In Florida c’è il posto lasciato vacante da Marco Rubio, uno dei candidati dei Repubblicani alla presidenza più popolari, che ha ottenuto un ottimo terzo posto alle primarie presidenziali dell’Iowa, ma un brutto quinto posto in New Hampshire. In Wisconsin il senatore locale Ron Johnson ha accumulato una serie di figuracce – in passato ha difeso il cattivo di Lego Movie, Lord Business, mentre di recente ha chiamato la governatrice del South Carolina “un’immigrata” (ha origini indiane ma è nata negli Stati Uniti) – e l’unico candidato dei Democratici ha già un considerevole vantaggio nei sondaggi. In Illinois invece la probabile nomination di Hillary Clinton per i Democratici dovrebbe avere un effetto positivo anche sulle elezioni del senatore locale, dato che lei è nata e cresciuta a Chicago. Sia nel 2012 sia nel 2008 Obama – che ha vissuto per molto tempo a Chicago – per esempio ha vinto molto nettamente in Illinois.

I governatori 
Bloomberg scrive che «mentre i seggi del Senato che nel 2016 saranno oggetto di un’elezione sono stati assegnati nel 2010, un buon anno per i Repubblicani, le elezioni dei governatori statali di quest’anno si sono svolte per l’ultima volta nel 2012, un buon anno per i Democratici (che riuscirono a rieleggere Obama). Di conseguenza, alcuni posti da governatore attualmente in mano ai Democratici sono a rischio: è il caso dei governatori di Missouri, New Hampshire, Vermont e Montana. È invece a rischio un numero minore di cariche da governatore controllate dai Repubblicani». In una stima rappresentata graficamente su una cartina, il centro studi politico dell’Università della Virginia – fondato dal noto analista politico americano Larry Sabato – sostiene che sui 12 stati coinvolti, in 9 è attualmente dato per favorito il partito uscente; in West Virginia i Repubblicani sono in vantaggio sui Democratici; in Montana e in New Hampshire, stati attualmente controllati dai Democratici, la situazione è ancora molto in bilico.

governatori

Si terranno invece delle elezioni comunali in alcune città americane medio-grandi fra cui Baltimora e San Diego, mentre a Washington si voterà solamente per il consiglio comunale (un elenco completo delle elezioni comunali americane del 2016 si trova qui).

I referendum
Dei 44 referendum che secondo Ballotpedia sono in programma, molti riguardano temi ultra-locali come il divieto di utilizzo dei sacchetti di plastica nei supermercati o l’introduzione di ulteriori protezioni per la caccia e la pesca nella costituzione dell’Indiana. Per il momento gli unici due referendum di una qualche incidenza nazionale si terranno in Oklahoma e in Nevada.

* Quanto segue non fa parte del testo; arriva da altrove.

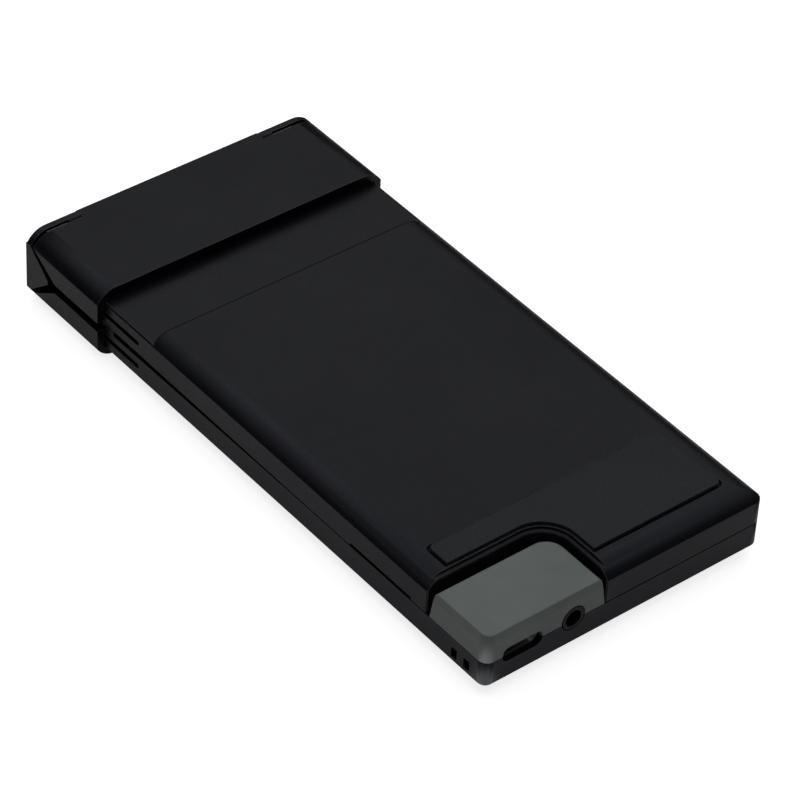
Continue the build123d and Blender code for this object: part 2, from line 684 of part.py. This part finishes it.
def layer(buttons, start_x, z):
    """Flat sheet with clearance for every peg and screw boss."""
    sheet = slab(layer_outline(start_x), z)
    for button in buttons:
        for x, y in button.pegs:
            sheet -= rod(x, y, (0, SHELL_TOP), BOARD_PEG_HOLE_R)
    for x, y in PAD_SCREWS + HINGE_SCREWS:
        sheet -= rod(x, y, (0, SHELL_TOP), BOARD_BOSS_HOLE_R)
    return sheet


def contact_mat(buttons):
    """Silicone sheet with one dome under each key and button."""
    mat = layer(buttons, BOARD_START, MAT)
    for button in buttons:
        x, y = button.dome
        base_r, top_r = button.dome_r
        mat += Pos(x, y, (DOME_TOP + MAT[0]) / 2) * Cone(top_r, base_r, MAT[0] - DOME_TOP)
    return mat


def screws():
    """Countersunk screws from the outer face into the chassis bosses."""
    group = []
    for places, face in ((PAD_SCREWS, PAD_POCKET_FLOOR), (HINGE_SCREWS, LANDING_TOP)):
        for x, y in places:
            head_z = face - SCREW_HEAD_HEIGHT / 2
            head = Pos(x, y, head_z) * Cone(SCREW_SHANK_R, SCREW_HEAD_R, SCREW_HEAD_HEIGHT)
            screw = head + rod(x, y, (SCREW_END, head_z), SCREW_SHANK_R)
            length, width, depth = SCREW_CROSS
            for cross in (Box(length, width, 2 * depth), Box(width, length, 2 * depth)):
                screw -= Pos(x, y, face) * cross
            group.append(screw)
    return Compound(children=group)


def board_cable():
    """Flat cable from the board's edge out through the hinge-end wall."""
    y = (-CABLE_WIDTH / 2, CABLE_WIDTH / 2)
    z = (CABLE_Z - CABLE_THICKNESS / 2, CABLE_Z + CABLE_THICKNESS / 2)
    return box((HALF_START, BOARD_START), y, z)


# ---- wings, spine and hinge pins

def hinge_spans(inwards, outwards):
    """Ranges along Y at the two arm tips, each running into the knuckle and into the arm."""
    low, high = ARM_TIP_Y
    return (low - outwards, low + inwards), (high - inwards, high + outwards)


def wing():
    """Sleeve that a half slides in, hinged on the spine by a long central knuckle."""
    section = crowned_section(WING_SIDE_Y, HALF_THICKNESS, WING_CREASE, WING_SKIRT_EDGE)
    form = extrude(section, amount=WING_LIP_X)
    inner_y = SIDE_Y + SLIDE_GAP
    form -= box((0, WING_LIP_X), (-inner_y, inner_y), (0, WING_UNDERSIDE))
    knuckle_y = (ARM_TIP_Y[0] + HINGE_GAP, ARM_TIP_Y[1] - HINGE_GAP)
    form -= box((0, AXIS_X), (-WING_SIDE_Y, WING_SIDE_Y), (0, HALF_THICKNESS))
    for slot_y in ((-WING_SIDE_Y, knuckle_y[0]), (knuckle_y[1], WING_SIDE_Y)):
        form -= box((0, WING_BACK_X), slot_y, (0, HALF_THICKNESS))
    square = box((0, AXIS_X), knuckle_y, (AXIS_Z, HALF_THICKNESS))
    outer_edge = square.edges().filter_by(Axis.Y).group_by(Axis.Z)[-1].sort_by(Axis.X)[0]
    form += fillet(outer_edge, KNUCKLE_EDGE_R)
    form += rod_along_y(AXIS_X, knuckle_y, AXIS_Z, KNUCKLE_R)
    with BuildSketch(Plane.XZ) as mitre:
        with BuildLine():
            Polyline((0, 0), (0, MITRE_TOP[1]), MITRE_TOP, MITRE_BOTTOM, (MITRE_BOTTOM[0], 0), close=True)
        make_face()
    form -= extrude(mitre.sketch, amount=WING_SIDE_Y, both=True)
    for bore_y in hinge_spans(PIN_IN_KNUCKLE + HINGE_GAP, 0):
        form -= rod_along_y(AXIS_X, bore_y, AXIS_Z, PIN_R + PIN_RUNNING_GAP)
    pin_y = (SIDE_Y - GUIDE_SLOT_DEPTH + HINGE_GAP, inner_y + GUIDE_PIN_ROOT)
    form += both_sides(rod_along_y(GUIDE_PIN_X, pin_y, GUIDE_Z, GUIDE_PIN_R))
    return form


def cheek():
    """End cheek of the spine at +Y: a flat triangle with a round nose between the wings' mitres."""
    top_x, top_z = CHEEK_TOP
    nose_x, nose_z = CHEEK_NOSE_START
    with BuildSketch(Plane.XZ) as outline:
        with BuildLine():
            Polyline((0, -top_z), (0, top_z), (top_x, top_z), (nose_x, nose_z))
            ThreePointArc((nose_x, nose_z), (CHEEK_NOSE_X, 0), (nose_x, -nose_z))
            Polyline((nose_x, -nose_z), (top_x, -top_z), (0, -top_z))
        make_face()
    plate = extrude(outline.sketch, amount=WING_SIDE_Y, both=True)
    return plate & box((0, CHEEK_NOSE_X), (SIDE_Y + SLIDE_GAP, WING_SIDE_Y), (-top_z, top_z))


def spine():
    """End wall with a pair of arms at each long edge and a cheek at each end."""
    section = crowned_section(WING_SIDE_Y, HALF_THICKNESS, WING_CREASE, 0)
    half_end = extrude(section, amount=ARM_WIDTH)
    edge_z = AXIS_Z - KNUCKLE_R - HINGE_GAP
    half_end -= box((0, ARM_WIDTH), ARM_TIP_Y, (edge_z, HALF_THICKNESS))
    half_end -= box((SPINE_PLATE, ARM_WIDTH), (-WING_SIDE_Y, WING_SIDE_Y), (0, edge_z))
    top_edges = half_end.edges().filter_by(Axis.Y).group_by(Axis.Z)[-1]
    half_end = fillet(top_edges.group_by(Axis.X)[0], ARM_EDGE_R)
    for boss_y in hinge_spans(0, ARM_BOSS):
        half_end += rod_along_y(AXIS_X, boss_y, AXIS_Z, KNUCKLE_R)
    for hole_y in hinge_spans(HINGE_GAP, PIN_IN_ARM + HINGE_GAP):
        half_end -= rod_along_y(AXIS_X, hole_y, AXIS_Z, PIN_R + PIN_FIXED_GAP)
    body = half_end + flip(half_end) + both_sides(cheek())
    channel_z = SPINE_CABLE_LENGTH / 2 + SPINE_CHANNEL_GAP
    channel_y = CABLE_WIDTH / 2 + SPINE_CHANNEL_GAP
    channel_x = (SPINE_PLATE - SPINE_CHANNEL, SPINE_PLATE)
    return body - box(channel_x, (-channel_y, channel_y), (-channel_z, channel_z))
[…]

In Oklahoma lo stato ha proposto di includere la pena di morte nella Costituzione statale, con la dicitura che tutti i metodi per eseguire la condanna sono ammessi. In Oklahoma la pena di morte è in discussione da anni: dopo che nel 2014 detenuto Clayton Lockett morì solamente dopo tre quarti d’ora di agonia a causa di una soluzione farmacologica ancora poco sperimentata, gli avvocati di un altro detenuto condannato a morte hanno portato il caso davanti alla Corte Suprema. Due giorni il governo dell’Oklahoma ha approvato una legge per eseguire le condanne a morte con l’azoto, di fatto cercando di risolvere a modo proprio la questione. La governatrice Mary Fallin ha comunque deciso di “rafforzare” l’utilizzo della pena di morte, in uno stato dove è comunque approvata dalla maggioranza dei suoi abitanti.

In Nevada si voterà invece per rendere legale la vendita e l’uso ricreativo della marijuana: nel caso il referendum venisse approvato, il Nevada sarebbe il quinto stato a legalizzarla. Nel marzo del 2015 Time ha scritto che gruppi di attivisti stanno cercando di promuovere simili referendum anche in altri quattro stati: Maine, California, Arizona e Massachusetts.